Short task:
Which lines contain the word "part"? Return each of them as written.

Material provided:
────────────────────
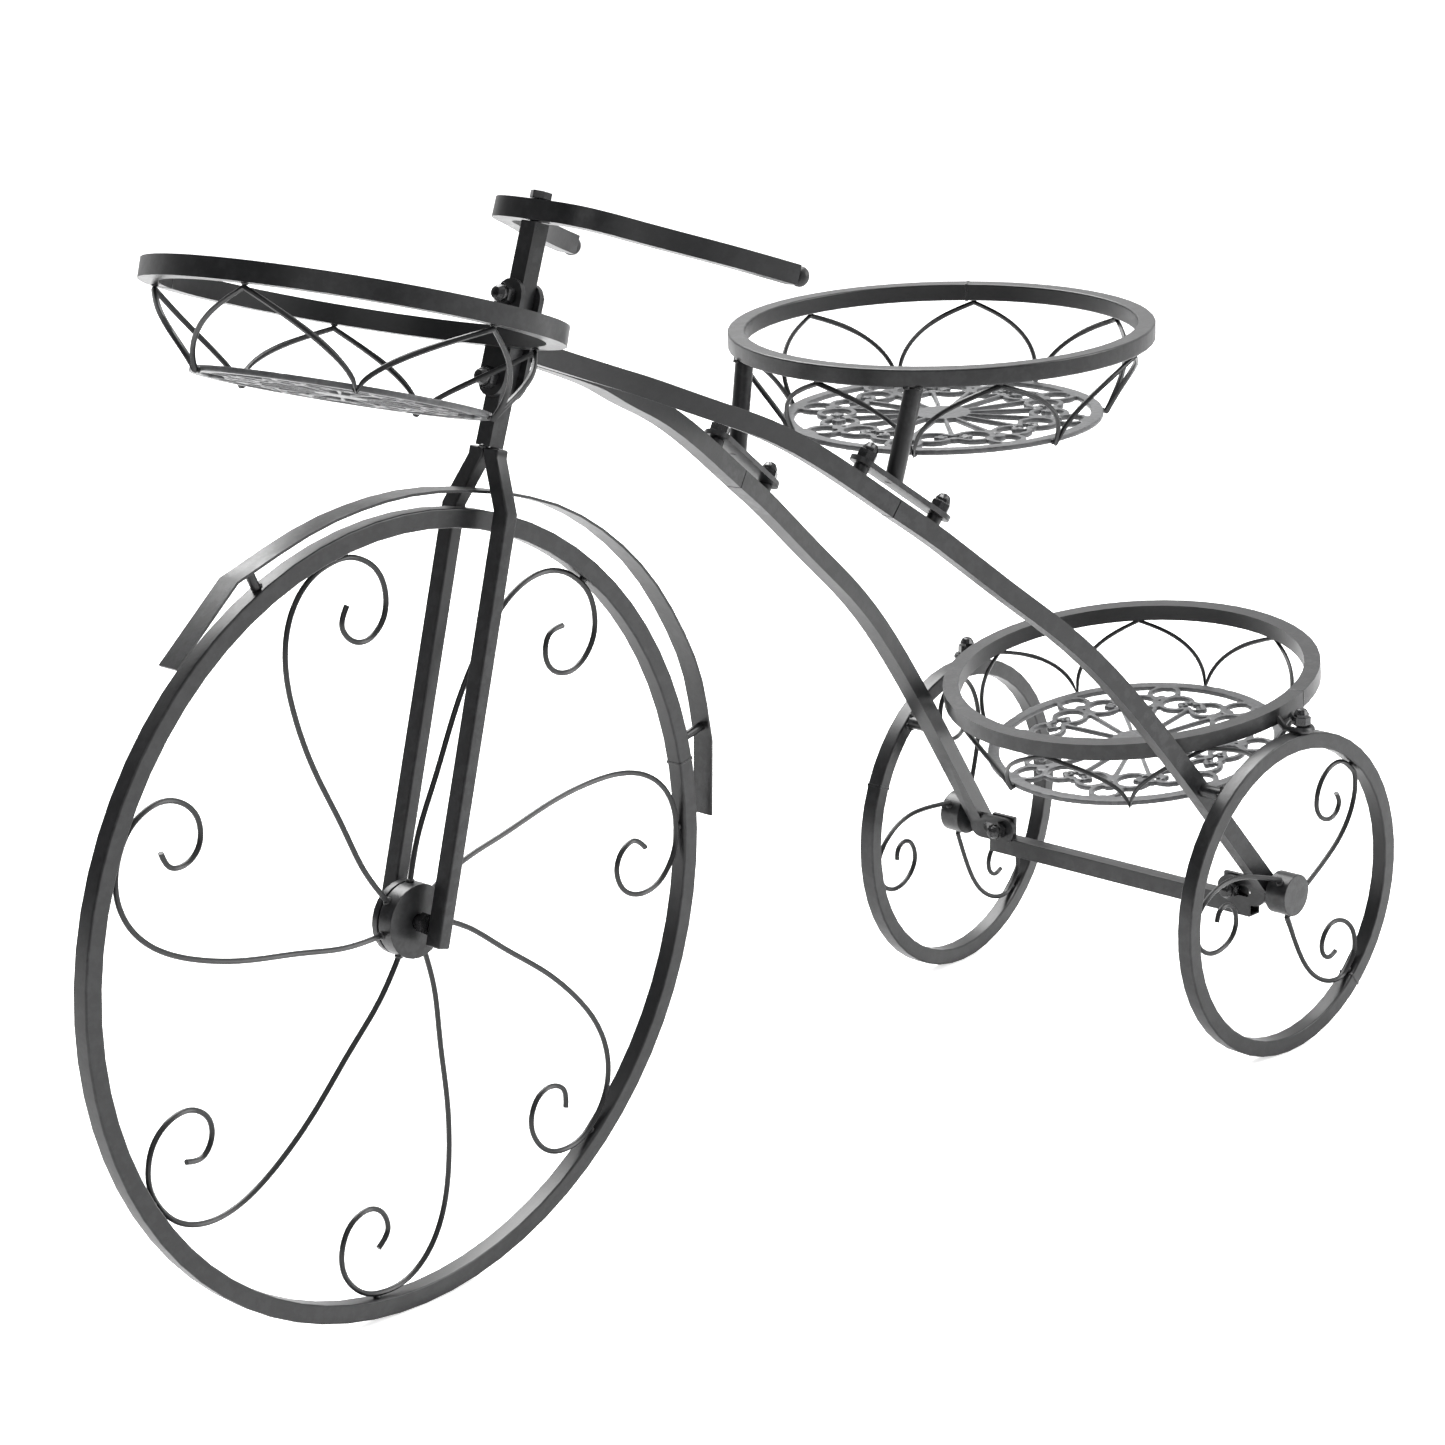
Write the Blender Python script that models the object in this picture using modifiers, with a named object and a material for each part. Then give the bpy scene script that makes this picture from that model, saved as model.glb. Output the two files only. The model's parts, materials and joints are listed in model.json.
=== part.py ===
"""Tricycle plant stand: three pot baskets carried on a welded steel tricycle frame.

The front wheel looks along -X, the rider's left side is -Y and the wheels stand on z = 0.
All lengths are in metres and all angles in degrees.
"""
import math

import bmesh
import bpy
from mathutils import Matrix, Vector

# General sizes
GAP = 0.0003
BORE_CLEARANCE = 0.0003
RUNNING_CLEARANCE = 0.00005
STAND_CENTRE_X = 0.2582
SHARP_ANGLE = 35.0
MERGE_DISTANCE = 0.00001
TURN_MERGE = 0.00005

# Front wheel
FRONT_RADIUS = 0.210
RIM_TUBE = 0.010
FRONT_RIM_STEPS = 72
FRONT_SCROLL_ANGLES = (23.0, 76.5, 129.0, 179.4, 229.0, 277.5, 328.5)
SCROLL_WIRE_RADIUS = 0.0018
SCROLL_CURVE_STEPS = 2
HUB_RADIUS = 0.0195
HUB_NEAR_LENGTH = 0.009
HUB_GROOVE_LENGTH = 0.001
HUB_GROOVE_DEPTH = 0.003
HUB_FLANGE_LENGTH = 0.004
HUB_STEPS = 28
AXLE_RADIUS = 0.004
AXLE_STEPS = 12
AXLE_NUT_WIDTH = 0.010
AXLE_NUT_LENGTH = 0.0032

# Fender
FENDER_WIDTH = 0.013
FENDER_THICKNESS = 0.0015
FENDER_CURVE_STEPS = 4
FENDER_STUB_RADIUS = 0.0025
FENDER_STUB_ANGLES = (64.0, 166.0)
FENDER_STUB_STEPS = 8

# Rear wheels
REAR_RADIUS = 0.1005
REAR_X = 0.6020
REAR_Y = 0.1275
REAR_TOE_ANGLE = 3.2
REAR_RIM_STEPS = 48
REAR_HUB_RADIUS = 0.0130
REAR_HUB_OUTER = 0.0055
REAR_HUB_STEPS = 24
REAR_SCROLL_ANGLES_LEFT = (51.0, 181.0, -44.5)
REAR_SCROLL_ANGLES_RIGHT = (93.0, 193.0, -47.0)

# Stem and fork
STEM_RAKE_ANGLE = 18.2
STEM_FOOT_X = 0.0637
STEM_FOOT_RISE = 0.023
STEM_LENGTH = 0.1142
STEM_WIDTH = 0.010
FORK_ARM_WIDTH = 0.010
FORK_ARM_DEPTH = 0.0082
FORK_ARM_Y = 0.0185
FORK_TOP_Y = 0.0053
FORK_SPLAY_LENGTH = 0.031
FORK_CROWN_SHARE = 0.15
FORK_FOOT_LENGTH = 0.012
FORK_AXLE_SHIFT = 0.0045

# Stem clamp
CLAMP_PLATE_LENGTH = 0.060
CLAMP_PLATE_WIDTH = 0.018
CLAMP_PLATE_THICKNESS = 0.003
CLAMP_PLATE_ALONG = 0.0545
CLAMP_BOLT_SPACING = 0.042
PLATE_END_STEPS = 8

# Fasteners
STUD_RADIUS = 0.003
STUD_STEPS = 10
NUT_WIDTH = 0.010
NUT_HEX_HEIGHT = 0.005
NUT_HEIGHT = 0.0105
NUT_DOME_RADIUS = 0.0046
NUT_BORE_DEPTH = 0.0075
NUT_STEPS = 12
BOLT_HEAD_HEIGHT = 0.004

# Handlebar
BAR_TUBE_WIDTH = 0.0105
BAR_TUBE_HEIGHT = 0.0105
BAR_CURVE_STEPS = 4
GRIP_RADIUS = 0.0058
GRIP_REACH = 0.007
GRIP_STEPS = 12
BAR_BOLT_LENGTH = 0.024
BAR_PITCH_ANGLE = 19.5
BAR_LIFT = 0.0003

# Frame rails and legs
RAIL_WIDTH = 0.010
RAIL_HEAD_ALONG = 0.0509
RAIL_HEAD_SEAM = 0.0006
LEG_FOOT_BEHIND = 0.0100
LEG_FOOT_BELOW = 0.0105
LEG_FOOT_INSET = 0.0141
RAIL_HEIGHT = 0.011
RAIL_CURVE_STEPS = 3
LEG_SEAM = 0.0006
LEG_STUB_RADIUS = 0.004
LEG_STUB_ANGLE = 50.7
LEG_TAB_THICKNESS = 0.003
LEG_TAB_HEIGHT = 0.016
LEG_TAB_INNER_INSET = 0.0485
LEG_TAB_OUTER_INSET = 0.0135
LEG_TAB_AHEAD = 0.0040
SLOT_HALF_LENGTH = 0.005

# Cross bar
CROSS_BAR_SIZE = 0.011
CROSS_BAR_WALL = 0.0012
CROSS_BAR_INSET = 0.0265
CROSS_BAR_BELOW = 0.0150
CROSS_BOLT_INSET = 0.0375
CROSS_BOLT_BELOW = 0.0035
CROSS_LUG_WIDTH = 0.018
CROSS_LUG_THICKNESS = 0.003
CROSS_LUG_RISE = 0.0055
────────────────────
Task answer:
Write the Blender Python script that models the object in this picture using modifiers, with a named object and a material for each part. Then give the bpy scene script that makes this picture from that model, saved as model.glb. Output the two files only. The model's parts, materials and joints are listed in model.json.
=== part.py ===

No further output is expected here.